Cadette

Italian prêt-à-porter house. In business since 1966, it was very successful in the early 1980s, thanks to the work of Walter Albini and, later, Moschino, two personalities who, over time, stressed the two-part spirit of Cadette: first, a high level of fashion, realized through the reinterpretation of the past, remembered with longing, in a new key of simple timelessness; and second, an impulse toward the European avant-vanguard, open to the underground trend of the anti-fashion. The brand was created in Milan thanks to a meeting between Enzo Clocchiati (a native of Trieste, someone considered to be a bit mysterious, a student of economics, an executive in industry, a director of Olivetti in Vienna, a member of the staff of the prime minister in Rome) and Christine Tichmarsh, a model for Saint-Laurent, right at the moment when it was necessary to rescue the small business of a friend.

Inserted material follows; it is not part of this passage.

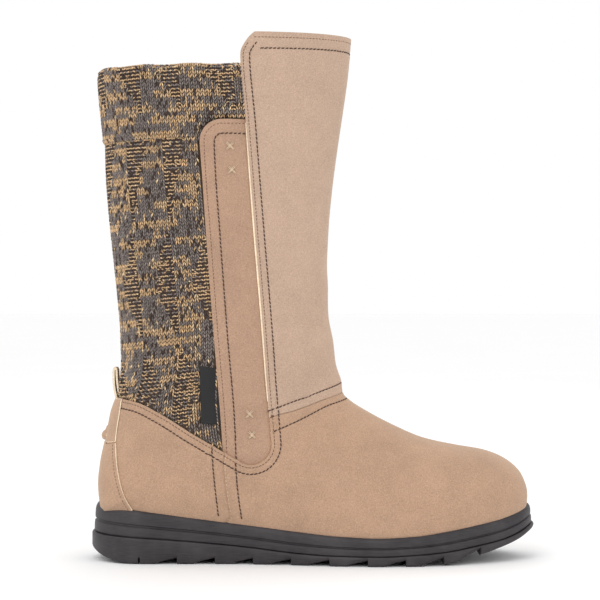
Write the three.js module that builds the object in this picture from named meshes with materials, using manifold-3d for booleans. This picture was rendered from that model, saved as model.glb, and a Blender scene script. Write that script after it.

The brand would have extraordinary success at Pitti (1967), in the wake of the sophisticated stylism of Albini. The following year, it left the runway of the Sala Bianca after a sudden decision to start high fashion prêt-à-porter in Milan, in order to present and sell its styles directly to Italians and foreigners — a style against luxury, faithful to itself, fashion as culture — in a showroom and in a boutique in the heart of Milan. Another boutique was opened in 1974 in Paris, on Rue Faubourg Saint-Honoré. On the death of Clocchiati, Cadette was taken over by Fantoni, who hired Moschino as designer. The Collection marking the début of that young talent on the runway of the Milan Fair of 1978 brought the griffe back to success during the hot stylism of the 1980s.